[Records with modeling code]
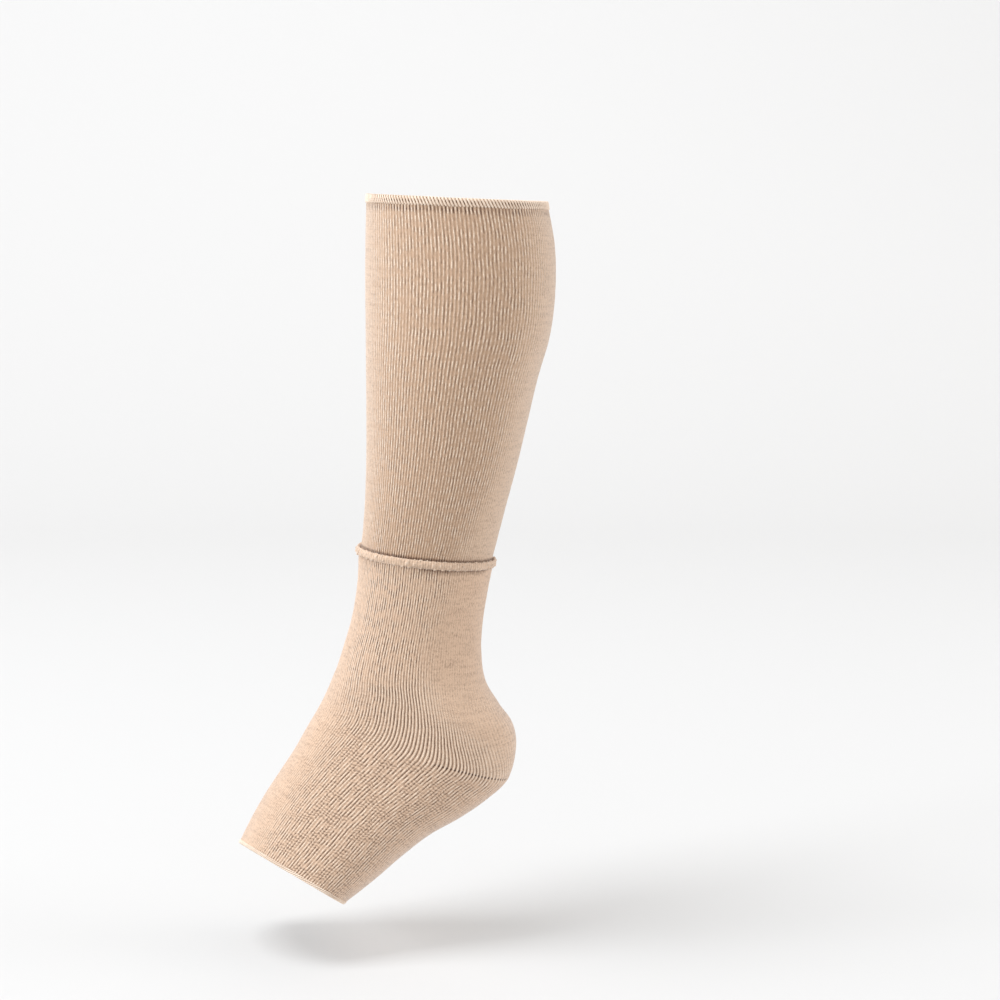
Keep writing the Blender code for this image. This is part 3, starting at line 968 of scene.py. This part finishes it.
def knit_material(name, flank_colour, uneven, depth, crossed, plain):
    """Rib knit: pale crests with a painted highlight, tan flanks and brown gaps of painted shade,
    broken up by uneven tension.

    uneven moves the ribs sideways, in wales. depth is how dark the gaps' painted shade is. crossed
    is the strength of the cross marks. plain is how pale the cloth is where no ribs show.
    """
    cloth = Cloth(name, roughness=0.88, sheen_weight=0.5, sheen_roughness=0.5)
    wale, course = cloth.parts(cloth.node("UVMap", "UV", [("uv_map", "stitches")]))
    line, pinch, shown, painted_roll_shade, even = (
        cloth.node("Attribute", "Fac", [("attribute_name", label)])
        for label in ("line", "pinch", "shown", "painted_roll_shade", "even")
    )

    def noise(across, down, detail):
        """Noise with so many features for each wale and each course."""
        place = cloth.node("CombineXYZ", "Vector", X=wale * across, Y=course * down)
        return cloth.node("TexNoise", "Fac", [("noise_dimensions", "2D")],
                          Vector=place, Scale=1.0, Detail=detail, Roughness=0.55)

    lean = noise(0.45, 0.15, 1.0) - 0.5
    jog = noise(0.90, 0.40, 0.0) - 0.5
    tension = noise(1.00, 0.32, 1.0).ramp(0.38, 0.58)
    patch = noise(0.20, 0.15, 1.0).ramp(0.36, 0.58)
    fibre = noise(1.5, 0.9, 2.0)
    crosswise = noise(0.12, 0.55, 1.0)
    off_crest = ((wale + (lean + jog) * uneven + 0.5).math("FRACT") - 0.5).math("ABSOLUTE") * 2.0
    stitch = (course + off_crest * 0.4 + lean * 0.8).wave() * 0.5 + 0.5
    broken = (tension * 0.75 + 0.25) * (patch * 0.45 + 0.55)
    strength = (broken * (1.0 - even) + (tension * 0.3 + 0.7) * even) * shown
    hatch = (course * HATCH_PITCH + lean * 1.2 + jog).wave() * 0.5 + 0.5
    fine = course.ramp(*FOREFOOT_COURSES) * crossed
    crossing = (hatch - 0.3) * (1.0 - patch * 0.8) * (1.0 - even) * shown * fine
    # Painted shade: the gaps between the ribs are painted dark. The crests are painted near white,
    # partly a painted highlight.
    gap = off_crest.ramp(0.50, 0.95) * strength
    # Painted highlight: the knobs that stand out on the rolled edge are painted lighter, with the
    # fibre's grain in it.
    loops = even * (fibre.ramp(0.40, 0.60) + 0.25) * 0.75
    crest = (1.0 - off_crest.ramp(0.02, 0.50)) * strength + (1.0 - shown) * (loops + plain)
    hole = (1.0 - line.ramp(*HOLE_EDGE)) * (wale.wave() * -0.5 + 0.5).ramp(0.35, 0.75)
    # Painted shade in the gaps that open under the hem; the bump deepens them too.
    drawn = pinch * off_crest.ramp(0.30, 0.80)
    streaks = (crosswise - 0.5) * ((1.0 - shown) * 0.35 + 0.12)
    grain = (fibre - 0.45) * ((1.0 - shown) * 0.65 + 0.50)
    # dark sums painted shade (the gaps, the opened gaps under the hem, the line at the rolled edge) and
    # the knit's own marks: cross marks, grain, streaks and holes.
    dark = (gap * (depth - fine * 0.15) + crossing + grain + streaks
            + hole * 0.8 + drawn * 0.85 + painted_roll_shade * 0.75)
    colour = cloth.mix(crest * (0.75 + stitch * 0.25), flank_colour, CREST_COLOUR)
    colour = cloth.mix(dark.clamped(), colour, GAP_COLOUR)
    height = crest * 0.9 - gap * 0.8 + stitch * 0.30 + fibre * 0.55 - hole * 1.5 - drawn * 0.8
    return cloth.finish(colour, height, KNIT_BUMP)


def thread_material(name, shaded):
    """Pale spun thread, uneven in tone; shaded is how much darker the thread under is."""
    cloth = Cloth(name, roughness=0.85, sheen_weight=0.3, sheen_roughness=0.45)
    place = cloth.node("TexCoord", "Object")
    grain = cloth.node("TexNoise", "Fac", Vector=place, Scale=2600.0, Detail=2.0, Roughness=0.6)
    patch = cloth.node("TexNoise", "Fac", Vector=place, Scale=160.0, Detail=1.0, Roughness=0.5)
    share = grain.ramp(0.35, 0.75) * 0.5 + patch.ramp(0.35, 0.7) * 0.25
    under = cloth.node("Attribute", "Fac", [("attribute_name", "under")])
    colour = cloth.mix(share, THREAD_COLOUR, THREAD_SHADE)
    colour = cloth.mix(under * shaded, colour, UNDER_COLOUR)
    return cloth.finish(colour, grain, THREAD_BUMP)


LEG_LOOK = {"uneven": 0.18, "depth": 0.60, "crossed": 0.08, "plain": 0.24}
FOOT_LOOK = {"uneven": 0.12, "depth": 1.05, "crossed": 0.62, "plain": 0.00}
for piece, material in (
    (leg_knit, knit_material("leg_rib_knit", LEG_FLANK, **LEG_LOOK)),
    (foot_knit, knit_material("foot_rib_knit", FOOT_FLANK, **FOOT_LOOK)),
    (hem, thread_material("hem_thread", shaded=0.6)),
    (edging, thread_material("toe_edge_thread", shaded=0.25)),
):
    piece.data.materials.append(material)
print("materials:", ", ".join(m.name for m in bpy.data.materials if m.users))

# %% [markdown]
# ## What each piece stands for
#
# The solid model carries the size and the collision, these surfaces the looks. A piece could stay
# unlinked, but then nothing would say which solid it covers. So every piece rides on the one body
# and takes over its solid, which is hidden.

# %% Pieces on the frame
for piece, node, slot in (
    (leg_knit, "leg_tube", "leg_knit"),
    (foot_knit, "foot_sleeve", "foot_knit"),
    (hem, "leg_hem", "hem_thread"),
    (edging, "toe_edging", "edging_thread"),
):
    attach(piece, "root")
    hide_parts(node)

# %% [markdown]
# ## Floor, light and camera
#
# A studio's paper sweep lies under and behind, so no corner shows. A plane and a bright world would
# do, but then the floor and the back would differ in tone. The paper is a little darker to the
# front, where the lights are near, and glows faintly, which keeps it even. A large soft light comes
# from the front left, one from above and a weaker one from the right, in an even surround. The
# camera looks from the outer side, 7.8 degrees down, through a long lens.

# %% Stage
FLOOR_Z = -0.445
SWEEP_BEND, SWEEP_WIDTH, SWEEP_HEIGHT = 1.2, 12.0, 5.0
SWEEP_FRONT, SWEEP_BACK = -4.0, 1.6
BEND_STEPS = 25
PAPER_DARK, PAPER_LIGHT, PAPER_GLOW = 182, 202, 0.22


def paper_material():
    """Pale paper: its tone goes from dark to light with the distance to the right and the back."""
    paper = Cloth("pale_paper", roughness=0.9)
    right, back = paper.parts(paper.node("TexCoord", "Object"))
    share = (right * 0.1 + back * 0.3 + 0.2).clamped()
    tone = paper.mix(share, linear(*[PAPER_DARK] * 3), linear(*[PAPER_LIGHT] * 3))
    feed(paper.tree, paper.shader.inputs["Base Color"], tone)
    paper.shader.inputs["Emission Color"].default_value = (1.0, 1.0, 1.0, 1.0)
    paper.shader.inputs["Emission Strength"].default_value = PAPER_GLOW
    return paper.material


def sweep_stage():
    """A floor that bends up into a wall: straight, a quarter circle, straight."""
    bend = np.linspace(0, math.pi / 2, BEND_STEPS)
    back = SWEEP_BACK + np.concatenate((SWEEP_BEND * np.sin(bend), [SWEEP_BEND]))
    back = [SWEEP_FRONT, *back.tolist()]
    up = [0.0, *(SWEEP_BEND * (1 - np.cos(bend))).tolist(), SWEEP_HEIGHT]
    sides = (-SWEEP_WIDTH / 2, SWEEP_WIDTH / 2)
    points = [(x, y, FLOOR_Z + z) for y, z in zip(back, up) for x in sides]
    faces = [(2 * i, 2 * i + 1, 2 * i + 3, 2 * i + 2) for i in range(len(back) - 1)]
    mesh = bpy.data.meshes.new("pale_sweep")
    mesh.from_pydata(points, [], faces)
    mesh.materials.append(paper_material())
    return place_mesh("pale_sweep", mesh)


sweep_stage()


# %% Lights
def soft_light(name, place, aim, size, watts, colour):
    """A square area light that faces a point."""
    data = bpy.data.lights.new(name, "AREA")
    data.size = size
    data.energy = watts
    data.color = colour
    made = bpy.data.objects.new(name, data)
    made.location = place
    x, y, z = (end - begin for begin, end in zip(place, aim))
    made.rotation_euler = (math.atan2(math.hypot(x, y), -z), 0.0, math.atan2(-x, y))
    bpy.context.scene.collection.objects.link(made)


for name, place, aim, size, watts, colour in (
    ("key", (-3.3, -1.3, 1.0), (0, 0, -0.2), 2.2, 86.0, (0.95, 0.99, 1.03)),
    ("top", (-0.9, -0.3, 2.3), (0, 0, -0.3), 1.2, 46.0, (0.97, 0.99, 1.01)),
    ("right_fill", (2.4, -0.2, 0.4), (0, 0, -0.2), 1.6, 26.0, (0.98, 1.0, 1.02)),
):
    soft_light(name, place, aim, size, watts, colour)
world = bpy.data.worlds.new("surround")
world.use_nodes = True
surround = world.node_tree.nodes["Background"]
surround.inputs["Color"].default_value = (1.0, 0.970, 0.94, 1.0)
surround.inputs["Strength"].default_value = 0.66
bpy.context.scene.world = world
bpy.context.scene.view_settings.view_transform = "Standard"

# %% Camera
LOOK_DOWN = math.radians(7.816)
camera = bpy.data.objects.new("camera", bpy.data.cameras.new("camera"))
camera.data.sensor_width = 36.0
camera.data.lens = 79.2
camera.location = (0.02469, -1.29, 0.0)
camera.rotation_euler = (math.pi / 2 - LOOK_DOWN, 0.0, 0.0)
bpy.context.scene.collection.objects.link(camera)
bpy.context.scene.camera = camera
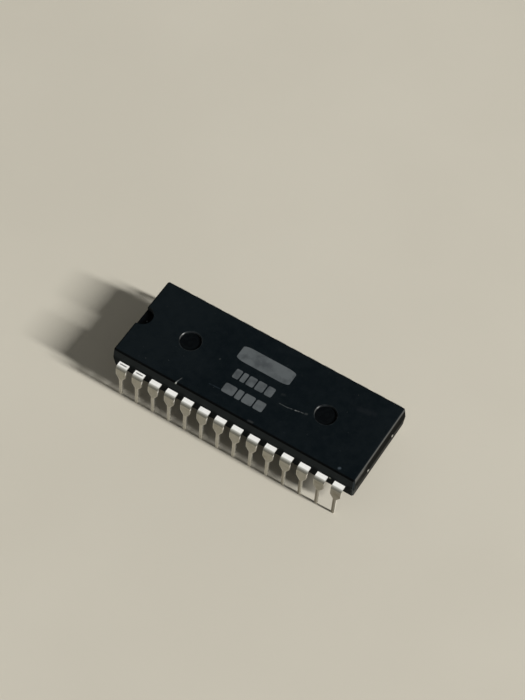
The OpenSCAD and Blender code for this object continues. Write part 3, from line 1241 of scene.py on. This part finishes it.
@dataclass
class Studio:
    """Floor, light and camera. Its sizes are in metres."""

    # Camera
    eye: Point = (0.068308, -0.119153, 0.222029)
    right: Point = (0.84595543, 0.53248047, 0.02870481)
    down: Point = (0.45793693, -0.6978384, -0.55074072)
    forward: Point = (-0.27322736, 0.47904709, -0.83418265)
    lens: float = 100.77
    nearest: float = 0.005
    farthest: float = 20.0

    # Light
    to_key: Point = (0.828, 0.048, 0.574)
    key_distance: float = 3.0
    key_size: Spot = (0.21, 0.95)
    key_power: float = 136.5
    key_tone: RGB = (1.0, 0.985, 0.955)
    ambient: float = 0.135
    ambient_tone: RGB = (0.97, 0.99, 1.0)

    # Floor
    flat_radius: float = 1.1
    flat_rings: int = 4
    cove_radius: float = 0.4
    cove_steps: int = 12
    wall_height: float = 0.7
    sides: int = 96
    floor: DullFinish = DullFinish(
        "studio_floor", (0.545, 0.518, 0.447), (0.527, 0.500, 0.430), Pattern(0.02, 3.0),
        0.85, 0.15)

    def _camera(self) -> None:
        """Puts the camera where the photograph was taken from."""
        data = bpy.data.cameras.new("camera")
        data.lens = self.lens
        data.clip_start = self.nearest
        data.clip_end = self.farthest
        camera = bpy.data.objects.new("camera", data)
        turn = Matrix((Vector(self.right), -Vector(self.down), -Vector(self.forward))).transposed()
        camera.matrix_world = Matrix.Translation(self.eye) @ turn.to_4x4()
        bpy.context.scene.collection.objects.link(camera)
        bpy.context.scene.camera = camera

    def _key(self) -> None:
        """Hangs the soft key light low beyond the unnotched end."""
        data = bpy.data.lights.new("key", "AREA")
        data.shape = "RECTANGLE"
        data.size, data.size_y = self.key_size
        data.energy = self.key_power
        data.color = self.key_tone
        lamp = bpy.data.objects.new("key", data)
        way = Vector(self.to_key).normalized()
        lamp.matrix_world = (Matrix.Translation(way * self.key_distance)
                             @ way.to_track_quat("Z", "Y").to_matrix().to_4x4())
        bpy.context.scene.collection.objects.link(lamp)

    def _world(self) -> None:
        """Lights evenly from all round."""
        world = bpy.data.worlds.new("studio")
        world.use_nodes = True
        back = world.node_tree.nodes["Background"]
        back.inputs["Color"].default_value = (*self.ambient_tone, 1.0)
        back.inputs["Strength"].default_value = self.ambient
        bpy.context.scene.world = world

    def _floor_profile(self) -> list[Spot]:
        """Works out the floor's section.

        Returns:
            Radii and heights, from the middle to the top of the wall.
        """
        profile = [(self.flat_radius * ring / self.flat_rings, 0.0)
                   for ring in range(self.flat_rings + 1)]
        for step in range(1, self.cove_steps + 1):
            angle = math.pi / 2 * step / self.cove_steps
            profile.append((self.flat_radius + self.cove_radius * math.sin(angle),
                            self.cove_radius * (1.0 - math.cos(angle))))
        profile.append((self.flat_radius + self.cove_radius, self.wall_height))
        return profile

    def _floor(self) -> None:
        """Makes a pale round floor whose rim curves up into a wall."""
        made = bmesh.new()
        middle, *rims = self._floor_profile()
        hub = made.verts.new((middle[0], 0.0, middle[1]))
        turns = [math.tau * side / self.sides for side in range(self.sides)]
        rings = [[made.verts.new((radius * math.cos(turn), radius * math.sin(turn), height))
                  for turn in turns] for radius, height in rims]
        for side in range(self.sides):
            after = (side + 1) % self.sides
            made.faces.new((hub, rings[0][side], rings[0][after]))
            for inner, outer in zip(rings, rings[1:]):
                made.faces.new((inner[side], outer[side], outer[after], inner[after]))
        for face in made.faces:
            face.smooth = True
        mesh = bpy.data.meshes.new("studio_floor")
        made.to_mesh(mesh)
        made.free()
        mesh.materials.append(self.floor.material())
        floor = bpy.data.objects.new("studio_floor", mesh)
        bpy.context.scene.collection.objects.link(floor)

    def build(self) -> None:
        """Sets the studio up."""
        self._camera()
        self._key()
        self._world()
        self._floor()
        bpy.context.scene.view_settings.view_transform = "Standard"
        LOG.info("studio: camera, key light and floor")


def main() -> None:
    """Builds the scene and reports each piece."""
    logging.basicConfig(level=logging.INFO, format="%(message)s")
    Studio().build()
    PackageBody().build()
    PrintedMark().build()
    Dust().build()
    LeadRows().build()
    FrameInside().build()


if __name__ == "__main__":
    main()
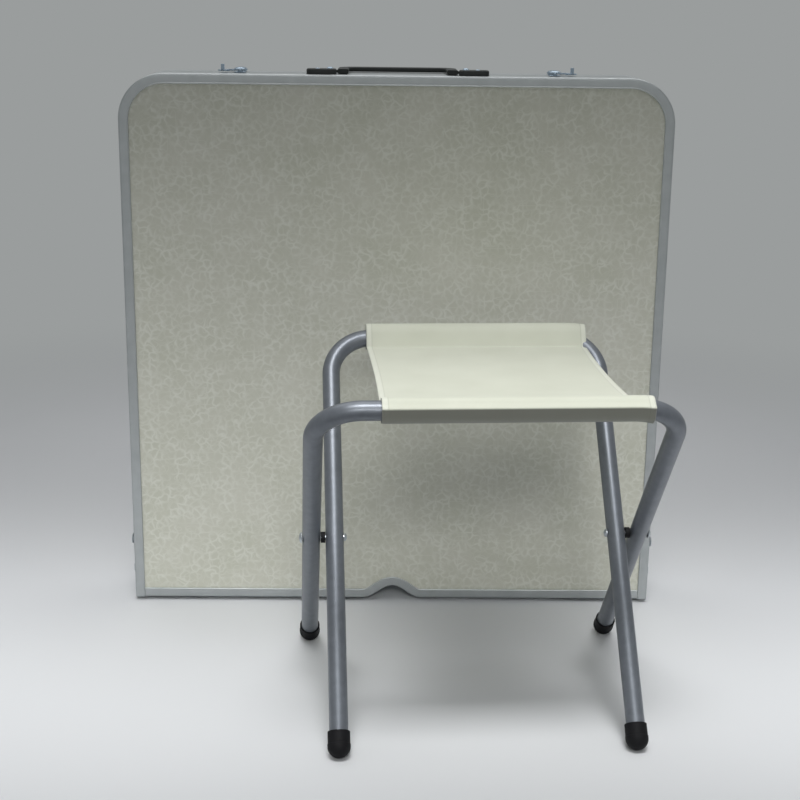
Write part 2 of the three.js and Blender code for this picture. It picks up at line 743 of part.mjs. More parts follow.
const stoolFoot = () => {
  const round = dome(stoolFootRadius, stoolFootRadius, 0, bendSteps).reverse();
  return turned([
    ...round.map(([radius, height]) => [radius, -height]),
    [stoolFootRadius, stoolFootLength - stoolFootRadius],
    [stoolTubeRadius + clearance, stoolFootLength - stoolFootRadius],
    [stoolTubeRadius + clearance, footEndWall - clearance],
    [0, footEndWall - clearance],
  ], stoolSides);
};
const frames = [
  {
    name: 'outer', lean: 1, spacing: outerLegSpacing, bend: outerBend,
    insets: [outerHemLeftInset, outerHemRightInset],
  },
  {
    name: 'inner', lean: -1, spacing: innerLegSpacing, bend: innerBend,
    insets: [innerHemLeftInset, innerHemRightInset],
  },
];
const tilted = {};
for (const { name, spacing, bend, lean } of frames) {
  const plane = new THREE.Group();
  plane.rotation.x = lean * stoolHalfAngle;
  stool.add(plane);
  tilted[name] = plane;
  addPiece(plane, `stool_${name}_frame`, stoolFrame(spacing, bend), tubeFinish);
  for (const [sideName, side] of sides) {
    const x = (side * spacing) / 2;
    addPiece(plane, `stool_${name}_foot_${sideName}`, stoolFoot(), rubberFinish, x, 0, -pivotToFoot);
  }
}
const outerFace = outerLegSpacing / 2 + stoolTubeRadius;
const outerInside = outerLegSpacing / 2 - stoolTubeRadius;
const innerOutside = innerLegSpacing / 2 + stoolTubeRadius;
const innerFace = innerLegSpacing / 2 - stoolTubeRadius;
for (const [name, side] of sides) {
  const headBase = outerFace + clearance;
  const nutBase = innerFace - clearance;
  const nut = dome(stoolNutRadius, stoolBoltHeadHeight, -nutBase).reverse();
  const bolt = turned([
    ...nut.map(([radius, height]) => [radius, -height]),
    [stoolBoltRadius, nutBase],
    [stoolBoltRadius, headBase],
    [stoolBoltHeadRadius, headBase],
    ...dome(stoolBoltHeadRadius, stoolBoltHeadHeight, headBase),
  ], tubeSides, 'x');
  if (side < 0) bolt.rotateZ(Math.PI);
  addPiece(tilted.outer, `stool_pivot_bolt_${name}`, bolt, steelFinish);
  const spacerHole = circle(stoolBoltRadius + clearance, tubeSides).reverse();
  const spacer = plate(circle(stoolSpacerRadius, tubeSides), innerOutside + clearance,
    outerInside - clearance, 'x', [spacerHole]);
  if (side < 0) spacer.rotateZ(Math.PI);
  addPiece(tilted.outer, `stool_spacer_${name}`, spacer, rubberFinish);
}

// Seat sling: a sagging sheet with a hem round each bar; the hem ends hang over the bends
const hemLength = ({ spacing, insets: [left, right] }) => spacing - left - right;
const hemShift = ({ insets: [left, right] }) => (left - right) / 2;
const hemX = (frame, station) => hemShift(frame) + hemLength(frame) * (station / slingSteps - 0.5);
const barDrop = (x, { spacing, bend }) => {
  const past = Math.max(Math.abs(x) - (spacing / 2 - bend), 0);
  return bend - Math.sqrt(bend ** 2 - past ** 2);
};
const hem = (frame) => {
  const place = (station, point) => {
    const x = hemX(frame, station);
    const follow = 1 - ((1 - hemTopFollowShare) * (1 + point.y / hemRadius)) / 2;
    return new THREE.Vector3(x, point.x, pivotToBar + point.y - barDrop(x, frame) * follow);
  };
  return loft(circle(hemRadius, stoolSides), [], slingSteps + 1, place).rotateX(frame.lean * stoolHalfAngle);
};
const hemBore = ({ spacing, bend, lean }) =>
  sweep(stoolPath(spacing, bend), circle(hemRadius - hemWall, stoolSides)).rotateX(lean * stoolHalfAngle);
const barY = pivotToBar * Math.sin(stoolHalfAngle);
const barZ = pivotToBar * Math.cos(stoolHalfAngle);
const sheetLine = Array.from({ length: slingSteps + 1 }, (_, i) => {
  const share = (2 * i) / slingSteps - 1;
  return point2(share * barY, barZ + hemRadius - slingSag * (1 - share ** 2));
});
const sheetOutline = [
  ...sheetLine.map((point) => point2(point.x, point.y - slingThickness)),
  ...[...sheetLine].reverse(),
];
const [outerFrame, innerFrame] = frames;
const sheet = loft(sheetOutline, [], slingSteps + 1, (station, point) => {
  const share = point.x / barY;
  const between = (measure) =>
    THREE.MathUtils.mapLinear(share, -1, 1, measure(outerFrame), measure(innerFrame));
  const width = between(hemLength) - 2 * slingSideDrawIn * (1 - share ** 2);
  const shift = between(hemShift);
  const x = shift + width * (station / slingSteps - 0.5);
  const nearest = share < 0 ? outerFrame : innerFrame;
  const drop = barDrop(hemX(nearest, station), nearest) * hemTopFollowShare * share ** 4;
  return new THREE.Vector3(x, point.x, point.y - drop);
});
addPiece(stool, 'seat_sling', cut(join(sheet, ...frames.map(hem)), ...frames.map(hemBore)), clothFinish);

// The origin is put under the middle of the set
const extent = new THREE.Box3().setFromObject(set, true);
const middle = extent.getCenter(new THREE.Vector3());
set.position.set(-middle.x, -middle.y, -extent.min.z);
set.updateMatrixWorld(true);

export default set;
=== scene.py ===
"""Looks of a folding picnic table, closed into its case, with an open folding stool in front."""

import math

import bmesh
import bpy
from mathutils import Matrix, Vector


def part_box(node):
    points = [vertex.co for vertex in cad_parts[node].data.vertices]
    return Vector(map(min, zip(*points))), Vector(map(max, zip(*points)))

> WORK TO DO
Only the lines from the one containing "middle of the set" through the one containing "points = [vertex.co" are to be reproduced, exactly as they appear.

> SOLUTION FOR THIS TASK
// The origin is put under the middle of the set
const extent = new THREE.Box3().setFromObject(set, true);
const middle = extent.getCenter(new THREE.Vector3());
set.position.set(-middle.x, -middle.y, -extent.min.z);
set.updateMatrixWorld(true);

export default set;
=== scene.py ===
"""Looks of a folding picnic table, closed into its case, with an open folding stool in front."""

import math

import bmesh
import bpy
from mathutils import Matrix, Vector


def part_box(node):
    points = [vertex.co for vertex in cad_parts[node].data.vertices]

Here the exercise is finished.